しかし、その考え方はもう古い。実は、この雑多なアジア特有の街並みこそが、アジアの経済パワーの源であり、今後デジタルトランスフォーメーション化する世の中において、必要なトレンドであるということを、そろそろ意識しておいたほうがよい。

セレンディピティに長けたアジア

セレンディピティ、それは様々な偶然の出会いの総称であり、思わぬ幸運が訪れたとき、それをセレンディピティと呼ぶ。

実はいま、このセレンディピティというものが2020年代以降、最も重要なファクターとしてクローズアップされようとしている。

その理由はこちらに書いてあるので割愛する。

情報が溢れかえった昨今、人々は、もはや新しい情報を手に入れるだけでは満足しない。
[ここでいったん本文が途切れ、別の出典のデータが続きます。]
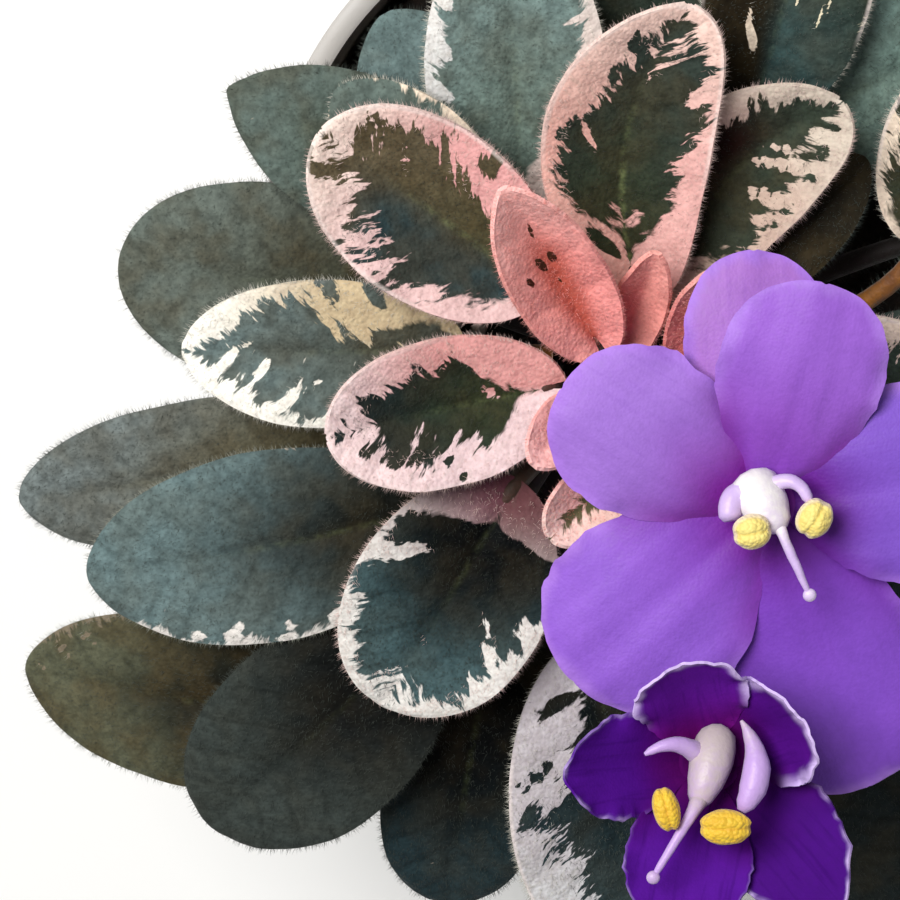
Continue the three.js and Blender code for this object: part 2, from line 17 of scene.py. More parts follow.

すでに大量の情報パターンが生成されたおかげで、情報リテラシーも高くなり、ちょっとやそっとのことでは驚かない。

人々の感性は、情報を上回った。

この情報過多の時代において、必要なもの。それは新しいものの発見であり、体験である。自分の趣味嗜好の外側にある世界を発見することである。

自分の価値観を刺激するものを見つけるのは、なかなか難しい。なぜなら、それは顕在化された意識のなかにはないからだ。潜在的に眠っている自分の価値観のなかにこそ、刺激する存在がある。それを引き出すことができる者が、人生を豊かにする。

もうそろそろお気づきだろうか。

アジアの雑多な街並みこそ、セレンディピティを誘発するのに最適な環境である、ということだ。街を歩けば、あらゆる人生、あらゆるデザイン、あらゆる環境が目に入ることになり、その体験が「個性」を生み出していく。膨大な掛け算が生まれ、膨大な出会いがそこには創出されるのだ。

人工知能が間接的にもたらしたセレンディピティの重要性

人工知能によって、人の行動ははるかに「効率化」することができた。

ほとんどの事務作業は、今後AIが運用する世界がすぐやってくるだろう。そうなったとき、人々は何を思うだろうか?

AIを敵とみなし、その効率化作業を人間が取り戻しにいくのだろうか?残念ながら、人間はミスする生き物であり、AIのほうが優秀であるためそうはいかない。

AIにはなくて、人間にしかないもの。それは創造性(クリエイティビティ)だ。

で、先ほどの話に戻る。

情報がありふれた世界。大量のコンテンツパターンが生成される世の中において、何が生きがいになっていくのだろうか。

SNSで見た・聞いたものを確かめに旅に出るのと、まったく見聞きしたことのない新たな発見を偶発的に見つかるのと、どちらが幸福度が高いだろうか。

セレンディピティ。それはデジタル化した社会において、最も重要な人間の幸福のテーマであり、人生を彩る新しい発見なのである。